Credit-Risk Related Contingent Features

Certain of our derivative instruments contain provisions that would require additional collateral upon a credit-related event such as an adequate assurance provision or a credit rating decrease in the senior unsecured debt of Constellation Energy. The amount of collateral we could be required to post would be determined by the fair value of contracts containing such provisions that represent a net liability, after offset for the fair value of any asset contracts with the same counterparty under master netting agreements and any other collateral already posted. This collateral amount is a component of, and is not in addition to, the total collateral we could be required to post for all contracts upon a credit rating decrease.

        The following table presents information related to these derivatives. Based on contractual provisions, we estimate that if Constellation Energy's senior unsecured debt were downgraded, our total contingent collateral obligation for derivatives in a net liability position was $0.2 billion as of December 31, 2009, which represents the additional collateral that we could be required to post with counterparties, including both cash collateral and letters of credit, in the event of a credit downgrade to below investment grade. These amounts are associated with net derivative liabilities totaling $1.0 billion after reflecting legally binding master netting agreements and collateral already posted.

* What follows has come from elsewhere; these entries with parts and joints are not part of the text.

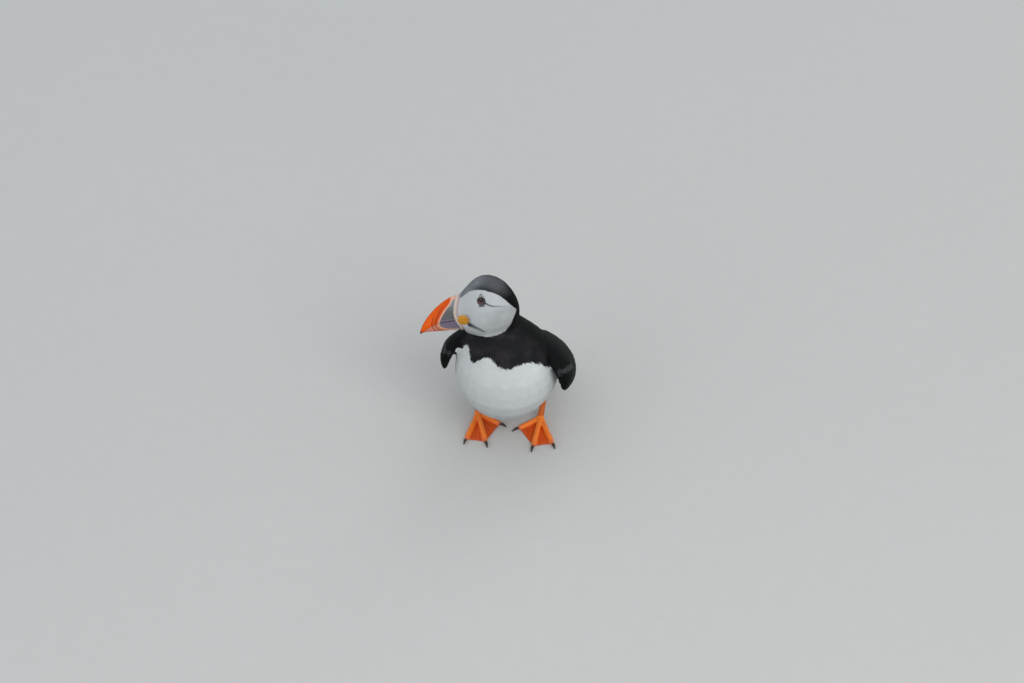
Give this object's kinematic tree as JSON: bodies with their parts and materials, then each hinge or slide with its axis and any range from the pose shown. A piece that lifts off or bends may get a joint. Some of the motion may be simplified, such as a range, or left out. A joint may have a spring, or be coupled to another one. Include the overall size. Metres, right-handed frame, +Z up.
{
  "type": "atlantic puffin model",
  "caption": "Life-size museum model of an Atlantic puffin, standing on its webbed feet with its head turned to its right and its wings let down.",
  "frame": {"origin": "on the floor, under the middle of the bird's bounding box", "axes": "+Z up, the height being the longest side of the box; the breast faces -Y and the bird's left side is +X, the box being narrowest along X"},
  "size_m": [0.1378, 0.1602, 0.1908],
  "materials": {
    "black": "matt black feathers of the neck, back, wings and tail",
    "cap": "matt slate-black feathers of the crown and nape",
    "face": "matt grey-white feathers of the face",
    "white": "matt white feathers of the belly and thighs",
    "orange": "smooth horn, orange-red",
    "slate": "smooth horn, slate blue-grey",
    "cream": "rough horn, cream",
    "yellow": "wrinkled soft skin, orange-yellow",
    "leg": "scaly skin, orange-red",
    "claw": "smooth horn, near black",
    "eye": "polished dark glass, opaque"
  },
  "bodies": {
    "root": {"head": "face", "crown": "cap", "neck": "black", "back": "black", "trunk": "white", "tail": "black", "wing_left": "black", "wing_right": "black", "flight_feathers_left": "black", "flight_feathers_right": "black", "thigh_left": "white", "thigh_right": "white", "shank_left": "leg", "shank_right": "leg", "foot_left": "leg", "foot_right": "leg", "bill_upper_tip": "orange", "bill_upper_plate": "slate", "bill_lower_tip": "orange", "bill_lower_plate": "slate", "bill_rim": "cream", "rosette_left": "yellow", "rosette_right": "yellow", "eye_left": "eye", "eye_right": "eye", "eye_plate_upper_left": "slate", "eye_plate_upper_right": "slate", "eye_plate_lower_left": "slate", "eye_plate_lower_right": "slate", "claw_inner_left": "claw", "claw_inner_right": "claw", "claw_middle_left": "claw", "claw_middle_right": "claw", "claw_outer_left": "claw", "claw_outer_right": "claw"}
  },
  "joints": []
}
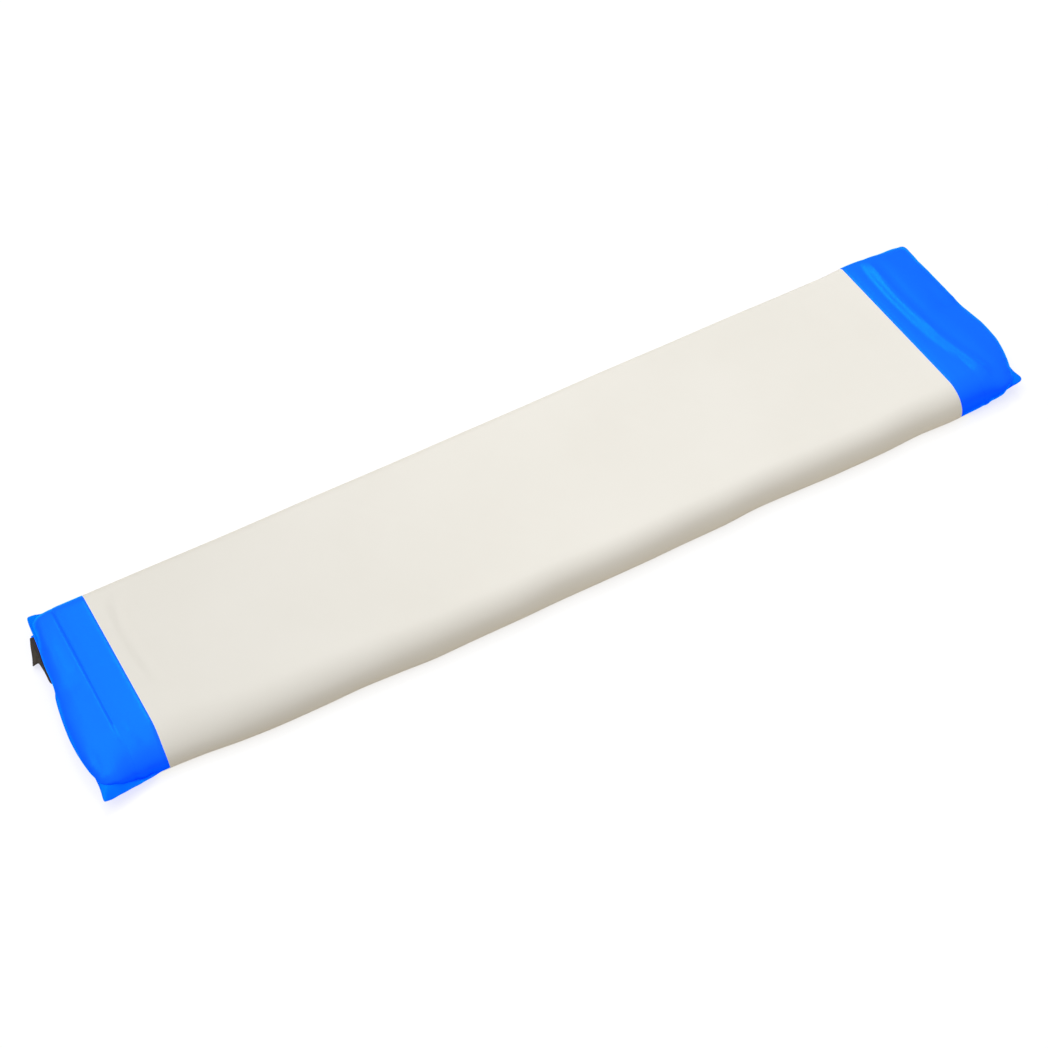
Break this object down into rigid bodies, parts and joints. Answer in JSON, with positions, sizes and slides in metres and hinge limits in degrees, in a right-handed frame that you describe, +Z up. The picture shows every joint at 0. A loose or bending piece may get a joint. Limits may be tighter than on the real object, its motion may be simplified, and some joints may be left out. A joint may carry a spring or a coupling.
{
  "type": "air track mat",
  "caption": "Long inflatable drop-stitch tumbling mat with a cream cover, blue pillow end caps, webbing end handles and a side inflation valve.",
  "frame": {"origin": "on the floor plane, under the middle of the mat's length and width", "axes": "+X along the mat, +Z up, -Y the near long side; the inflation valve is in the +Y side near the +X end"},
  "size_m": [4.6857, 1.036, 0.15],
  "materials": {
    "cream_pvc": "satin",
    "blue_pvc": "satin",
    "wear_pvc": "matte",
    "drop_stitch_fabric": "matte",
    "lining_pvc": "matte",
    "black_webbing": "matte",
    "valve_patch_pvc": "satin",
    "valve_plastic": "satin",
    "seal_rubber": "matte",
    "spring_steel": "satin",
    "pin_steel": "satin"
  },
  "bodies": {
    "mat": {"outer_sleeve": "cream_pvc", "left_end_cap": "blue_pvc", "right_end_cap": "blue_pvc", "left_joint_band": "blue_pvc", "right_joint_band": "blue_pvc", "underside_wear_sheet": "wear_pvc", "drop_stitch_top_ply": "drop_stitch_fabric", "drop_stitch_bottom_ply": "drop_stitch_fabric", "drop_stitch_yarns": "drop_stitch_fabric", "side_lining_near": "lining_pvc", "side_lining_far": "lining_pvc", "left_handle_anchor_webbing": "black_webbing", "right_handle_anchor_webbing": "black_webbing", "left_handle_anchor_pads": "blue_pvc", "right_handle_anchor_pads": "blue_pvc", "valve_patch": "valve_patch_pvc", "valve_body": "valve_plastic", "valve_gasket": "seal_rubber", "valve_clamp_nut": "valve_plastic", "valve_spring": "spring_steel", "valve_cap_hinge_pin": "pin_steel"},
    "left_handle": {"left_handle_strap": "black_webbing"},
    "right_handle": {"right_handle_strap": "black_webbing"},
    "valve_push": {"valve_spring_cup": "valve_plastic"},
    "valve_stem": {"valve_plunger": "valve_plastic", "valve_plunger_seal": "seal_rubber"},
    "valve_lid": {"valve_cap": "valve_plastic", "valve_cap_seal": "seal_rubber"}
  },
  "joints": [
    {"name": "left_handle_fold", "type": "hinge", "parent": "mat", "child": "left_handle", "pos_m": [-2.311, 0.267, 0.0714], "axis": [0, 1, 0], "range_deg": [-15, 145], "stiffness_Nm_per_rad": 0.03},
    {"name": "right_handle_fold", "type": "hinge", "parent": "mat", "child": "right_handle", "pos_m": [2.332, 0.267, 0.0714], "axis": [0, -1, 0], "range_deg": [0, 170], "stiffness_Nm_per_rad": 0.03},
    {"name": "valve_press", "type": "slide", "parent": "mat", "child": "valve_push", "axis": [0, -1, 0], "range_m": [0, 0.0055], "stiffness_N_per_m": 900, "springref_m": -0.002, "deforming": ["valve_spring"]},
    {"name": "valve_turn", "type": "hinge", "parent": "valve_push", "child": "valve_stem", "pos_m": [1.65, 0.48, 0.066], "axis": [0, 1, 0], "range_deg": [0, 90]},
    {"name": "valve_cap_hinge", "type": "hinge", "parent": "mat", "child": "valve_lid", "pos_m": [1.6805, 0.5066, 0.066], "axis": [0, 0, -1], "range_deg": [0, 150]}
  ]
}
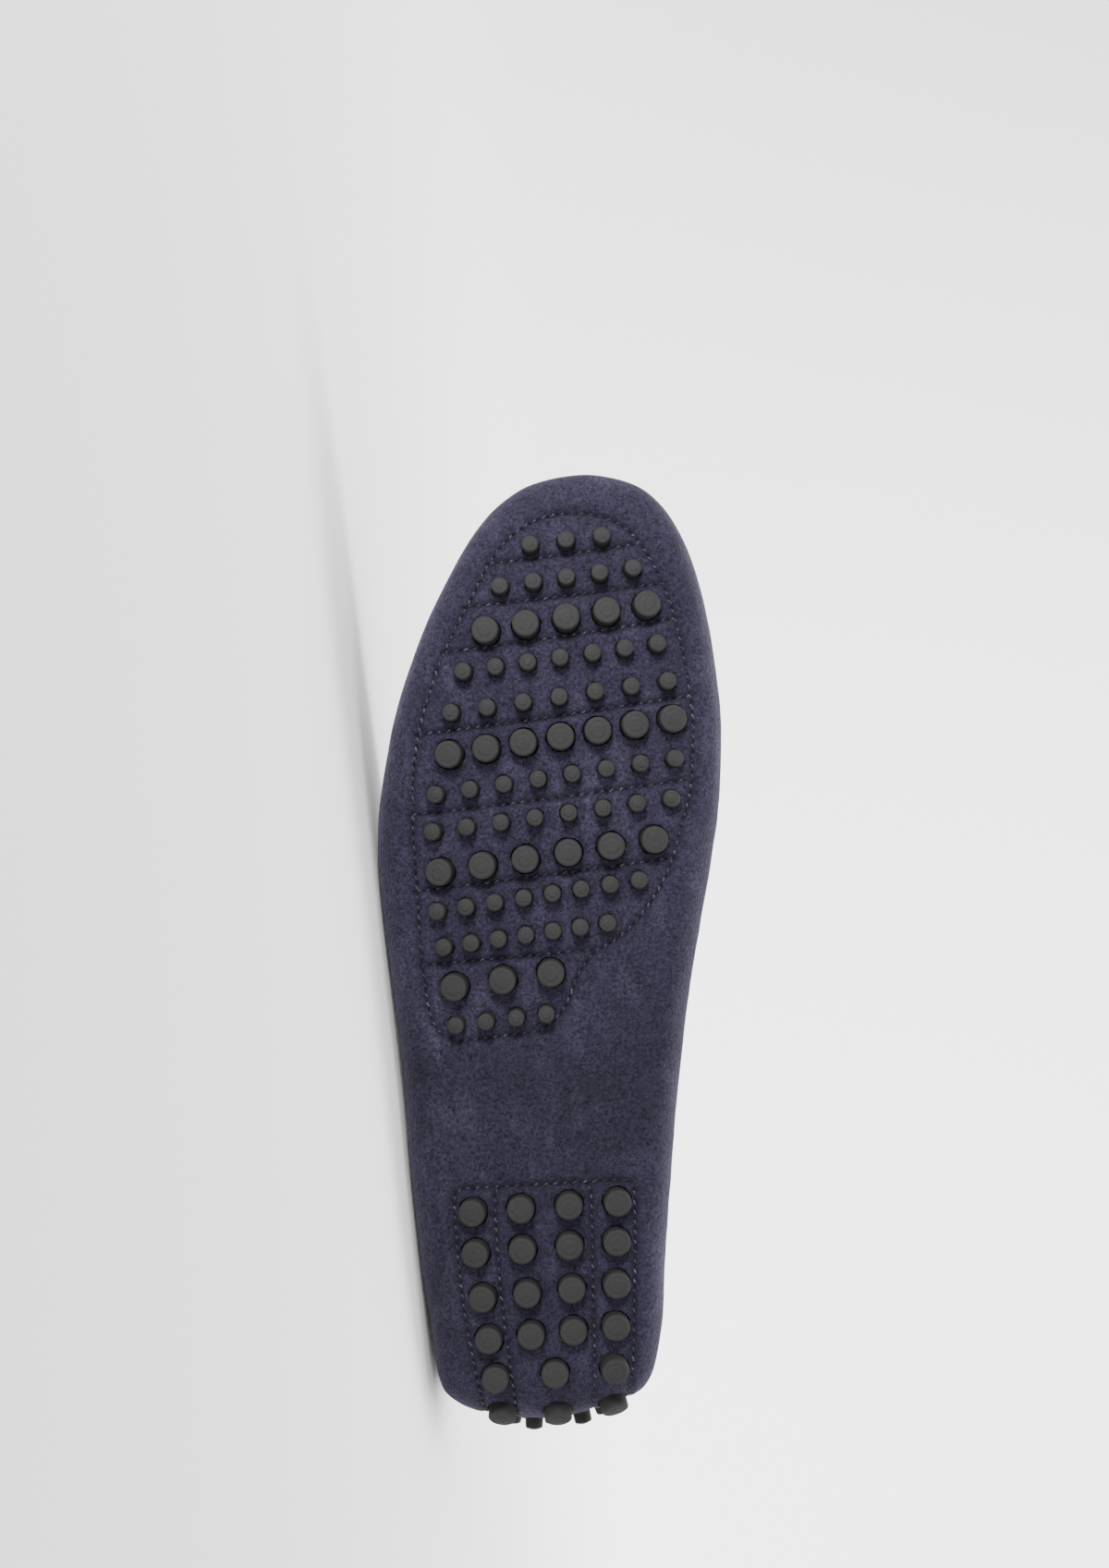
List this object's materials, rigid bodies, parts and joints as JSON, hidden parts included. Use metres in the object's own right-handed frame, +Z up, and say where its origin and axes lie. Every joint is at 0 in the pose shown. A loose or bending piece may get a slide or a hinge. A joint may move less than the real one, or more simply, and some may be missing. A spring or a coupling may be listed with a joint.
{
  "type": "driving moccasin",
  "caption": "Right suede driving moccasin lying on its outer side, with two rubber pads whose pebbles poke through the wrapped underside.",
  "frame": {"origin": "on the floor under the middle of the shoe, which lies on its outer side", "axes": "+X from the toe to the heel, +Z up, -Y the way that the sole faces"},
  "size_m": [0.2886, 0.0706, 0.1082],
  "materials": {
    "navy_suede": "brushed suede, matte",
    "navy_binding": "soft leather, satin",
    "charcoal_rubber": "moulded rubber, matte",
    "leather_lining": "smooth lining leather"
  },
  "bodies": {
    "root": {"upper": "navy_suede", "apron": "navy_suede", "collar_binding": "navy_binding", "forefoot_pad": "charcoal_rubber", "heel_pad": "charcoal_rubber", "insole": "leather_lining"}
  },
  "joints": []
}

        We present the gross fair value of derivatives in a net liability position that have credit-risk-related contingent features in the first column in the table below. This gross fair value amount represents only the out-of-the-money contracts containing such features that are not fully collateralized by cash on a stand-alone basis. Thus, this amount does not reflect the offsetting fair value of in-the-money contracts under legally-binding master netting agreements with the same counterparty, as shown in the second column in the table. These in-the-money contracts would offset the amount of any gross liability that could be required to be collateralized, and as a result, the actual potential collateral requirements would be based upon the net fair value of derivatives containing such features, not the gross amount. The amount of any possible contingent collateral for such contracts in the event of a downgrade would be further reduced to the extent that we have already posted collateral related to the net liability.

        Because the amount of any contingent collateral obligation would be based on the net fair value of all derivative contracts under each master netting agreement, we believe that the "net fair value of derivative contracts containing this feature" as shown in the table below is the most relevant measure of derivatives in a net liability position with credit-risk-related contingent features. This amount reflects the actual net liability upon which existing collateral postings are computed and upon which any additional contingent collateral obligation would be based.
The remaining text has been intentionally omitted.